**Problem description**
Restate each entry word for word, leaving nothing out.
++++
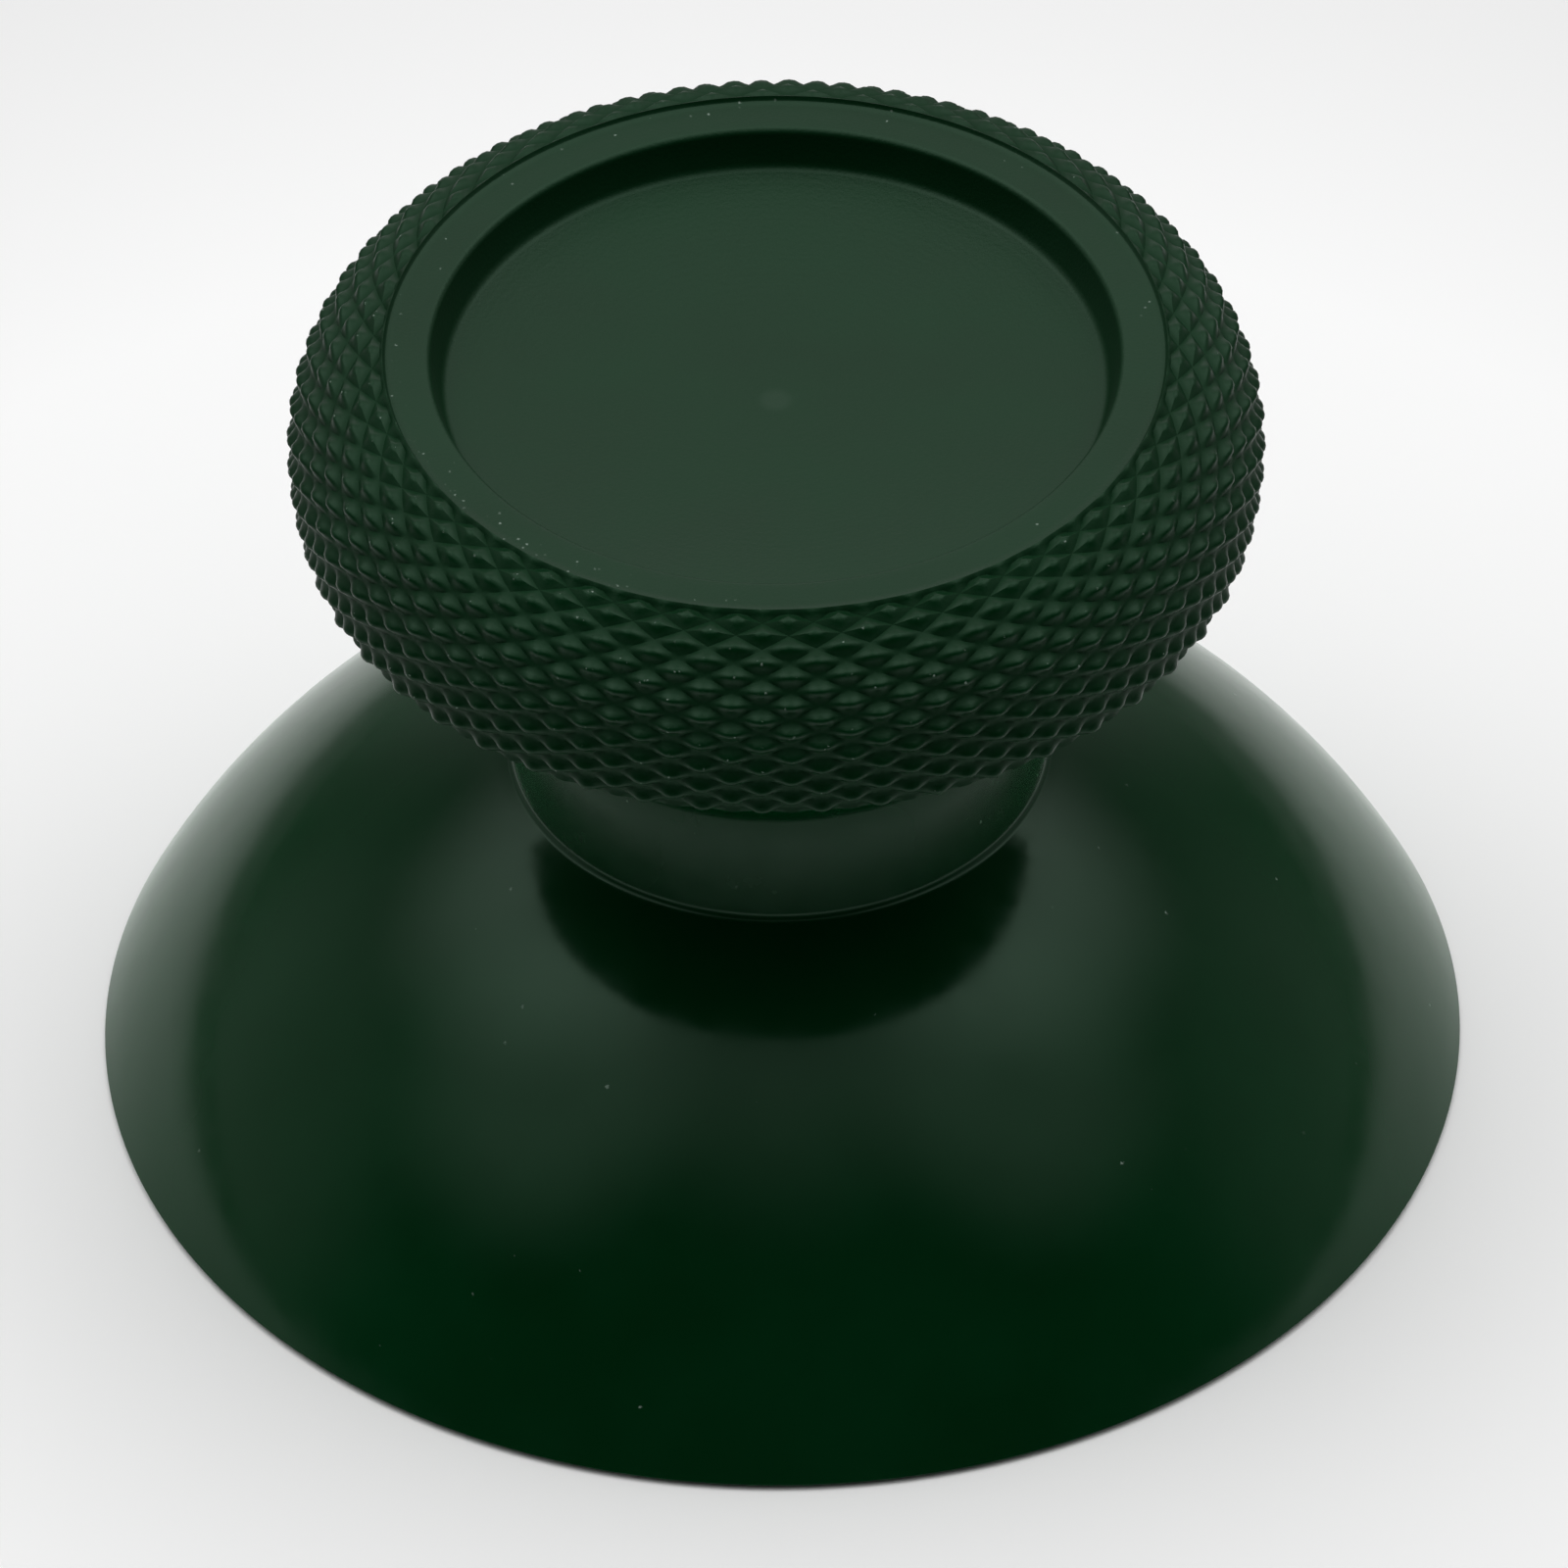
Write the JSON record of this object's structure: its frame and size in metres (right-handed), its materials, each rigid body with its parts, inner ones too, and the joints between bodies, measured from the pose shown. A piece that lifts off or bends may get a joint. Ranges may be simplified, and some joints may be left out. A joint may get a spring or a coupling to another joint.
{
  "type": "thumbstick cap",
  "caption": "Round thumbstick cap with a recessed thumb dish, a diamond-knurled rim, a short neck and a flared dome skirt with a double-D socket underneath.",
  "frame": {"origin": "centre of the dome's rim, on the plane the cap rests on", "axes": "+Z along the stick's axis, from the dome's rim to the thumb dish; +Y across the socket's two flats"},
  "size_m": [0.023, 0.023, 0.0152],
  "materials": {
    "dark_green_plastic": "glossy dome, satin knob and neck"
  },
  "bodies": {
    "root": {"thumbstick_cap": "dark_green_plastic"}
  },
  "joints": []
}
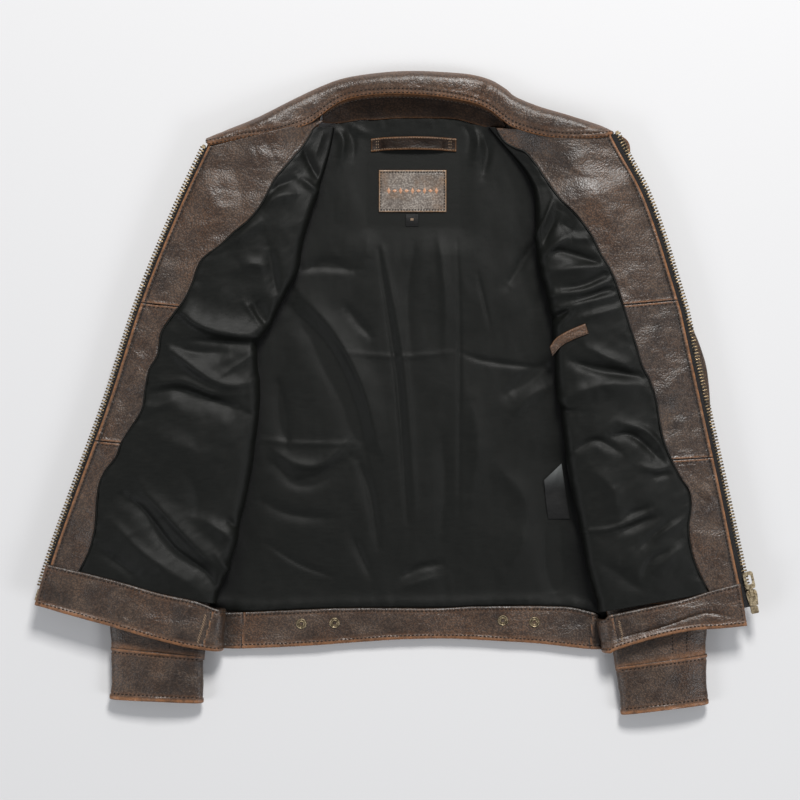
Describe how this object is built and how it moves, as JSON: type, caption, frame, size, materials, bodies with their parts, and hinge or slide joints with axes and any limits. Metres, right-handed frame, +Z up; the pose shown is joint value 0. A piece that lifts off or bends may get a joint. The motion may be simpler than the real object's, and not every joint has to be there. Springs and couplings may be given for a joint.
{
  "type": "leather riding jacket",
  "caption": "Waist-length zipped leather riding jacket lying open on its back, lining side up, with turn-up collar, long sleeves, snap waist tabs and a running zip slider.",
  "frame": {"origin": "middle of the jacket's outline on the table it lies on", "axes": "+Z up off the table, +Y from the hem to the collar, +X towards the front that carries the zip slider (the wearer's left)"},
  "size_m": [0.8665, 0.7768, 0.0373],
  "materials": {
    "leather": "distressed grey-brown pebbled leather with tan wear at the edges",
    "warm_leather": "warm brown leather, less worn",
    "patch_leather": "dry distressed grey leather",
    "lining": "black satin-backed polyester",
    "zip_tape": "black woven tape",
    "label": "glossy black satin label",
    "antique_brass": "antique brass, darkened"
  },
  "bodies": {
    "back": {"back_shell": "leather", "back_lining": "lining", "back_hem_band": "leather", "hem_stud_left_outer": "antique_brass", "hem_stud_left_inner": "antique_brass", "hem_stud_right_inner": "antique_brass", "hem_stud_right_outer": "antique_brass", "hanger_loop": "warm_leather", "brand_patch": "patch_leather", "collar_stand": "warm_leather", "collar_fall_middle": "leather"},
    "collar": {"collar_middle": "leather"},
    "left_front": {"left_front_shell": "leather", "left_facing_upper": "leather", "left_facing_middle": "leather", "left_facing_lower": "leather", "left_front_lining": "lining", "left_front_hem_band": "leather", "left_zip_tape": "zip_tape", "left_zip_teeth": "antique_brass", "zip_insertion_pin": "antique_brass", "left_top_stop": "antique_brass", "left_collar_end": "leather", "left_collar_fall": "leather", "left_hand_pocket_welt": "leather", "left_hand_pocket_bag": "lining"},
    "right_front": {"right_front_shell": "leather", "right_facing_upper": "leather", "right_facing_middle": "leather", "right_facing_lower": "leather", "right_front_lining": "lining", "right_front_hem_band": "leather", "right_zip_tape": "zip_tape", "right_zip_teeth": "antique_brass", "zip_retainer_box": "antique_brass", "right_top_stop": "antique_brass", "right_collar_end": "leather", "right_collar_fall": "leather", "right_hand_pocket_welt": "leather", "right_hand_pocket_bag": "lining", "chest_pocket_welt": "leather", "chest_pocket_bag": "lining"},
    "left_sleeve": {"left_top_sleeve": "leather", "left_under_sleeve": "leather", "left_sleeve_lining": "lining", "left_cuff": "leather"},
    "right_sleeve": {"right_top_sleeve": "leather", "right_under_sleeve": "leather", "right_sleeve_lining": "lining", "right_cuff": "leather"},
    "slider": {"zip_slider": "antique_brass"},
    "pull": {"zip_pull": "antique_brass"},
    "left_waist_tab": {"left_waist_tab": "leather", "left_tab_snap": "antique_brass"},
    "right_waist_tab": {"right_waist_tab": "leather", "right_tab_snap": "antique_brass"},
    "size_tab": {"size_tab": "label"},
    "care_label": {"care_label": "label"}
  },
  "joints": [
    {"name": "left_front_fold", "type": "hinge", "parent": "back", "child": "left_front", "pos_m": [-0.084, 0.323, 0.028], "axis": [0.1744, 0.9847, 0], "range_deg": [0, 135]},
    {"name": "right_front_fold", "type": "hinge", "parent": "back", "child": "right_front", "pos_m": [0.126, 0.323, 0.028], "axis": [0.1958, -0.9806, 0], "range_deg": [0, 135]},
    {"name": "collar_turn", "type": "hinge", "parent": "back", "child": "collar", "pos_m": [0.02, 0.357, 0.0086], "axis": [1, 0, 0], "range_deg": [0, 70]},
    {"name": "left_sleeve_swing", "type": "hinge", "parent": "back", "child": "left_sleeve", "pos_m": [-0.174, 0.173, 0.013], "axis": [0, 0, -1], "range_deg": [0, 20]},
    {"name": "right_sleeve_swing", "type": "hinge", "parent": "back", "child": "right_sleeve", "pos_m": [0.19, 0.173, 0.013], "axis": [0, 0, 1], "range_deg": [0, 20]},
    {"name": "slider_slide", "type": "slide", "parent": "right_front", "child": "slider", "axis": [-0.2146, 0.9767, 0], "range_m": [0, 0.34]},
    {"name": "pull_tilt", "type": "hinge", "parent": "slider", "child": "pull", "pos_m": [0.42688, -0.24054, 0.0357], "axis": [0.9767, 0.2146, 0], "range_deg": [0, 160]},
    {"name": "left_tab_fold", "type": "hinge", "parent": "back", "child": "left_waist_tab", "pos_m": [-0.196, -0.277, 0.0032], "axis": [0, 1, 0], "range_deg": [0, 150]},
    {"name": "right_tab_fold", "type": "hinge", "parent": "back", "child": "right_waist_tab", "pos_m": [0.232, -0.275, 0.0032], "axis": [0, -1, 0], "range_deg": [0, 150]},
    {"name": "size_tab_flip", "type": "hinge", "parent": "back", "child": "size_tab", "pos_m": [0.0205, 0.2175, 0.0046], "axis": [-1, 0, 0], "range_deg": [0, 120]},
    {"name": "care_label_flip", "type": "hinge", "parent": "back", "child": "care_label", "pos_m": [0.2065, -0.1155, 0.005], "axis": [-0.1508, 0.9886, 0], "range_deg": [0, 70]}
  ]
}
++++
**Full solution**
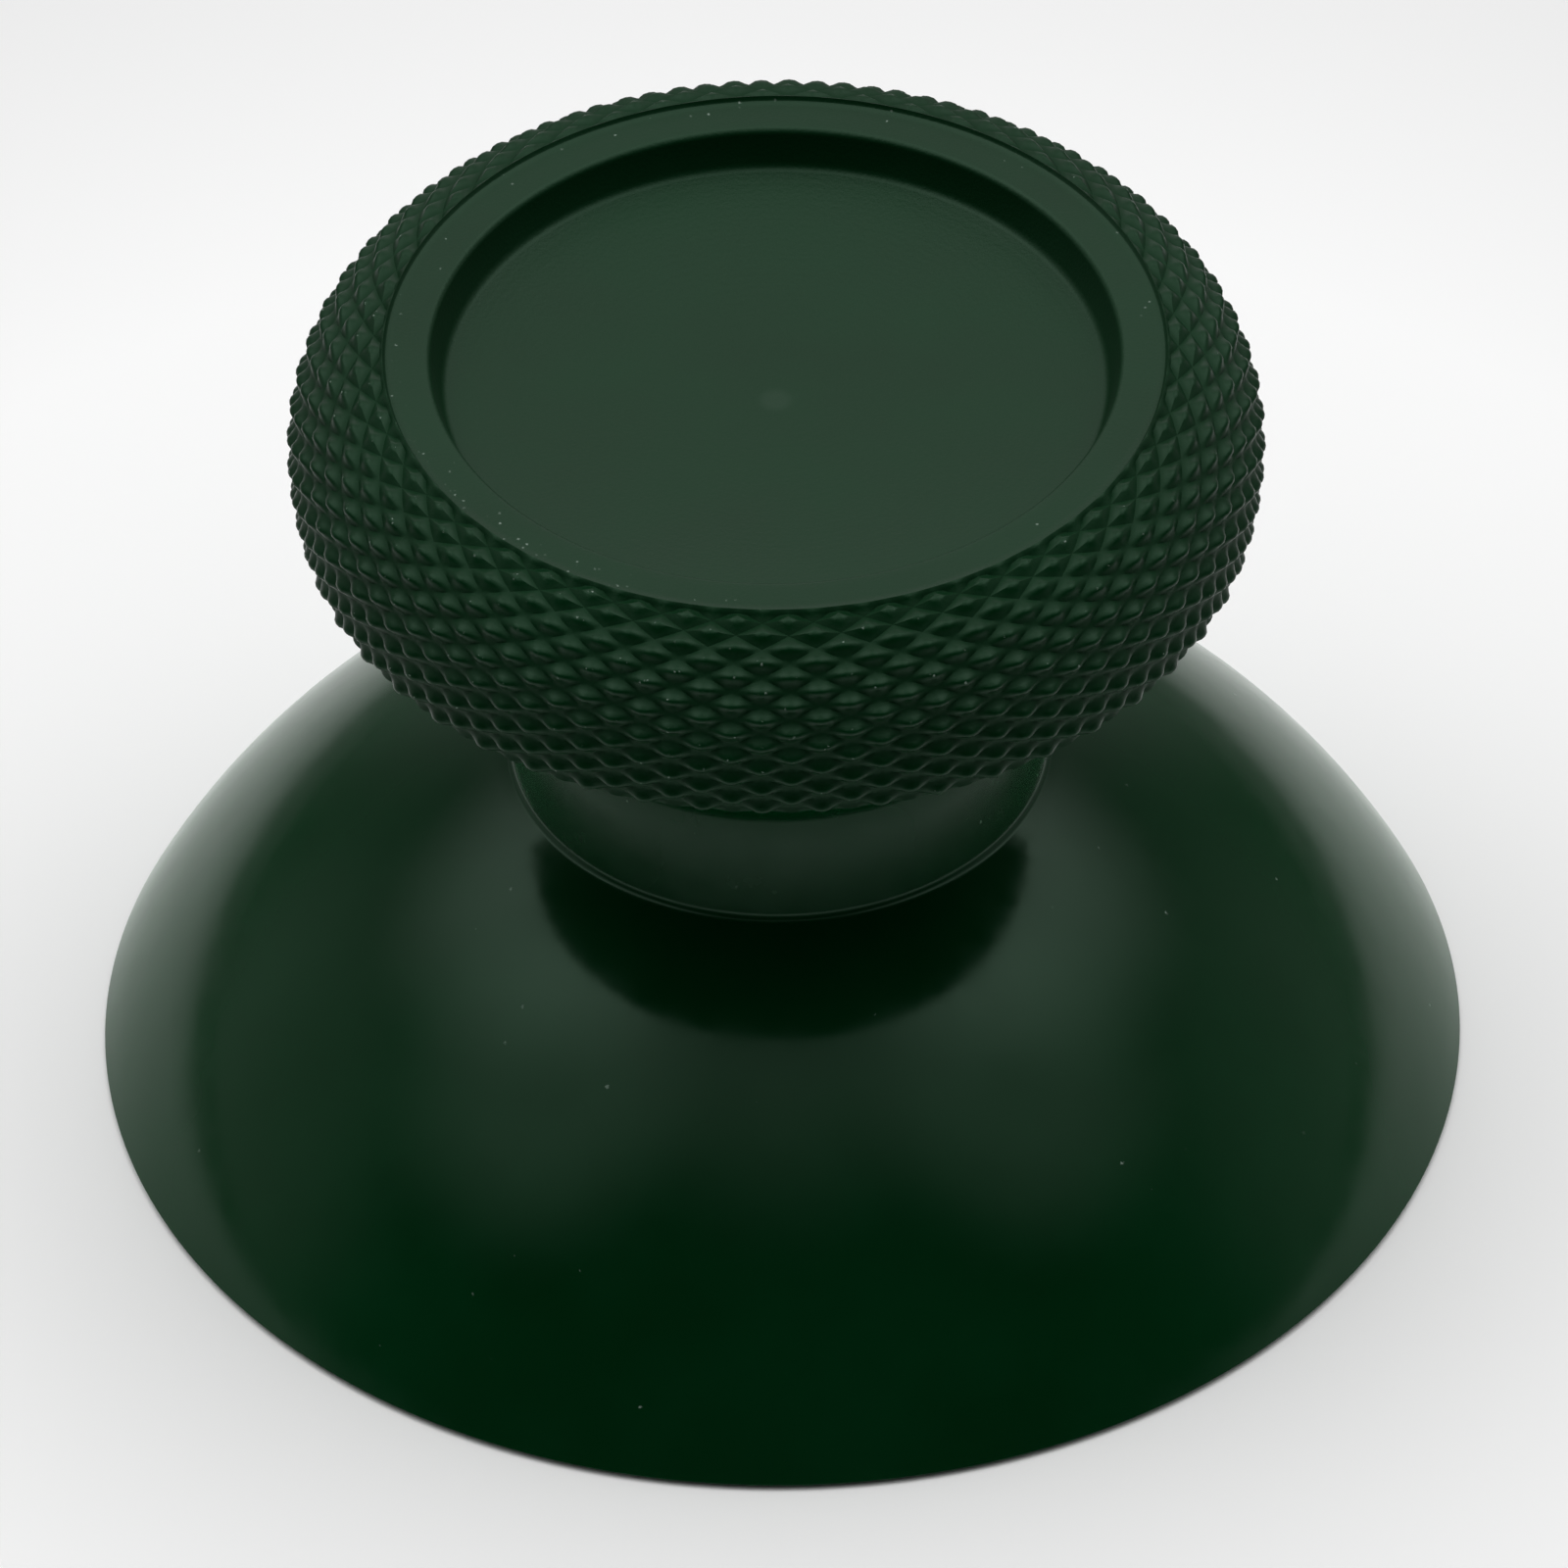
Write the JSON record of this object's structure: its frame and size in metres (right-handed), its materials, each rigid body with its parts, inner ones too, and the joints between bodies, measured from the pose shown. A piece that lifts off or bends may get a joint. Ranges may be simplified, and some joints may be left out. A joint may get a spring or a coupling to another joint.
{
  "type": "thumbstick cap",
  "caption": "Round thumbstick cap with a recessed thumb dish, a diamond-knurled rim, a short neck and a flared dome skirt with a double-D socket underneath.",
  "frame": {"origin": "centre of the dome's rim, on the plane the cap rests on", "axes": "+Z along the stick's axis, from the dome's rim to the thumb dish; +Y across the socket's two flats"},
  "size_m": [0.023, 0.023, 0.0152],
  "materials": {
    "dark_green_plastic": "glossy dome, satin knob and neck"
  },
  "bodies": {
    "root": {"thumbstick_cap": "dark_green_plastic"}
  },
  "joints": []
}
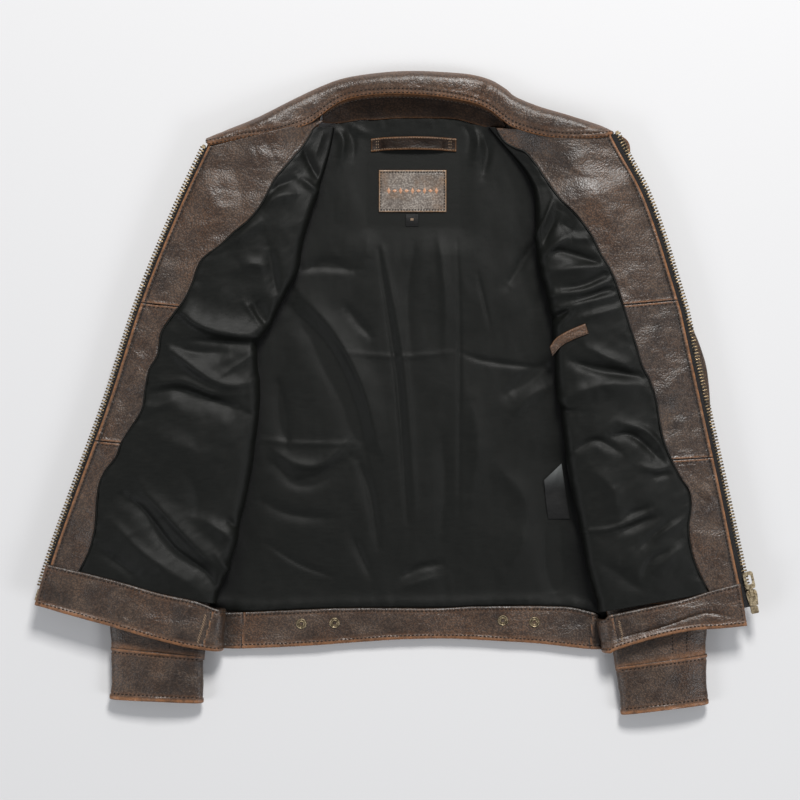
Describe how this object is built and how it moves, as JSON: type, caption, frame, size, materials, bodies with their parts, and hinge or slide joints with axes and any limits. Metres, right-handed frame, +Z up; the pose shown is joint value 0. A piece that lifts off or bends may get a joint. The motion may be simpler than the real object's, and not every joint has to be there. Springs and couplings may be given for a joint.
{
  "type": "leather riding jacket",
  "caption": "Waist-length zipped leather riding jacket lying open on its back, lining side up, with turn-up collar, long sleeves, snap waist tabs and a running zip slider.",
  "frame": {"origin": "middle of the jacket's outline on the table it lies on", "axes": "+Z up off the table, +Y from the hem to the collar, +X towards the front that carries the zip slider (the wearer's left)"},
  "size_m": [0.8665, 0.7768, 0.0373],
  "materials": {
    "leather": "distressed grey-brown pebbled leather with tan wear at the edges",
    "warm_leather": "warm brown leather, less worn",
    "patch_leather": "dry distressed grey leather",
    "lining": "black satin-backed polyester",
    "zip_tape": "black woven tape",
    "label": "glossy black satin label",
    "antique_brass": "antique brass, darkened"
  },
  "bodies": {
    "back": {"back_shell": "leather", "back_lining": "lining", "back_hem_band": "leather", "hem_stud_left_outer": "antique_brass", "hem_stud_left_inner": "antique_brass", "hem_stud_right_inner": "antique_brass", "hem_stud_right_outer": "antique_brass", "hanger_loop": "warm_leather", "brand_patch": "patch_leather", "collar_stand": "warm_leather", "collar_fall_middle": "leather"},
    "collar": {"collar_middle": "leather"},
    "left_front": {"left_front_shell": "leather", "left_facing_upper": "leather", "left_facing_middle": "leather", "left_facing_lower": "leather", "left_front_lining": "lining", "left_front_hem_band": "leather", "left_zip_tape": "zip_tape", "left_zip_teeth": "antique_brass", "zip_insertion_pin": "antique_brass", "left_top_stop": "antique_brass", "left_collar_end": "leather", "left_collar_fall": "leather", "left_hand_pocket_welt": "leather", "left_hand_pocket_bag": "lining"},
    "right_front": {"right_front_shell": "leather", "right_facing_upper": "leather", "right_facing_middle": "leather", "right_facing_lower": "leather", "right_front_lining": "lining", "right_front_hem_band": "leather", "right_zip_tape": "zip_tape", "right_zip_teeth": "antique_brass", "zip_retainer_box": "antique_brass", "right_top_stop": "antique_brass", "right_collar_end": "leather", "right_collar_fall": "leather", "right_hand_pocket_welt": "leather", "right_hand_pocket_bag": "lining", "chest_pocket_welt": "leather", "chest_pocket_bag": "lining"},
    "left_sleeve": {"left_top_sleeve": "leather", "left_under_sleeve": "leather", "left_sleeve_lining": "lining", "left_cuff": "leather"},
    "right_sleeve": {"right_top_sleeve": "leather", "right_under_sleeve": "leather", "right_sleeve_lining": "lining", "right_cuff": "leather"},
    "slider": {"zip_slider": "antique_brass"},
    "pull": {"zip_pull": "antique_brass"},
    "left_waist_tab": {"left_waist_tab": "leather", "left_tab_snap": "antique_brass"},
    "right_waist_tab": {"right_waist_tab": "leather", "right_tab_snap": "antique_brass"},
    "size_tab": {"size_tab": "label"},
    "care_label": {"care_label": "label"}
  },
  "joints": [
    {"name": "left_front_fold", "type": "hinge", "parent": "back", "child": "left_front", "pos_m": [-0.084, 0.323, 0.028], "axis": [0.1744, 0.9847, 0], "range_deg": [0, 135]},
    {"name": "right_front_fold", "type": "hinge", "parent": "back", "child": "right_front", "pos_m": [0.126, 0.323, 0.028], "axis": [0.1958, -0.9806, 0], "range_deg": [0, 135]},
    {"name": "collar_turn", "type": "hinge", "parent": "back", "child": "collar", "pos_m": [0.02, 0.357, 0.0086], "axis": [1, 0, 0], "range_deg": [0, 70]},
    {"name": "left_sleeve_swing", "type": "hinge", "parent": "back", "child": "left_sleeve", "pos_m": [-0.174, 0.173, 0.013], "axis": [0, 0, -1], "range_deg": [0, 20]},
    {"name": "right_sleeve_swing", "type": "hinge", "parent": "back", "child": "right_sleeve", "pos_m": [0.19, 0.173, 0.013], "axis": [0, 0, 1], "range_deg": [0, 20]},
    {"name": "slider_slide", "type": "slide", "parent": "right_front", "child": "slider", "axis": [-0.2146, 0.9767, 0], "range_m": [0, 0.34]},
    {"name": "pull_tilt", "type": "hinge", "parent": "slider", "child": "pull", "pos_m": [0.42688, -0.24054, 0.0357], "axis": [0.9767, 0.2146, 0], "range_deg": [0, 160]},
    {"name": "left_tab_fold", "type": "hinge", "parent": "back", "child": "left_waist_tab", "pos_m": [-0.196, -0.277, 0.0032], "axis": [0, 1, 0], "range_deg": [0, 150]},
    {"name": "right_tab_fold", "type": "hinge", "parent": "back", "child": "right_waist_tab", "pos_m": [0.232, -0.275, 0.0032], "axis": [0, -1, 0], "range_deg": [0, 150]},
    {"name": "size_tab_flip", "type": "hinge", "parent": "back", "child": "size_tab", "pos_m": [0.0205, 0.2175, 0.0046], "axis": [-1, 0, 0], "range_deg": [0, 120]},
    {"name": "care_label_flip", "type": "hinge", "parent": "back", "child": "care_label", "pos_m": [0.2065, -0.1155, 0.005], "axis": [-0.1508, 0.9886, 0], "range_deg": [0, 70]}
  ]
}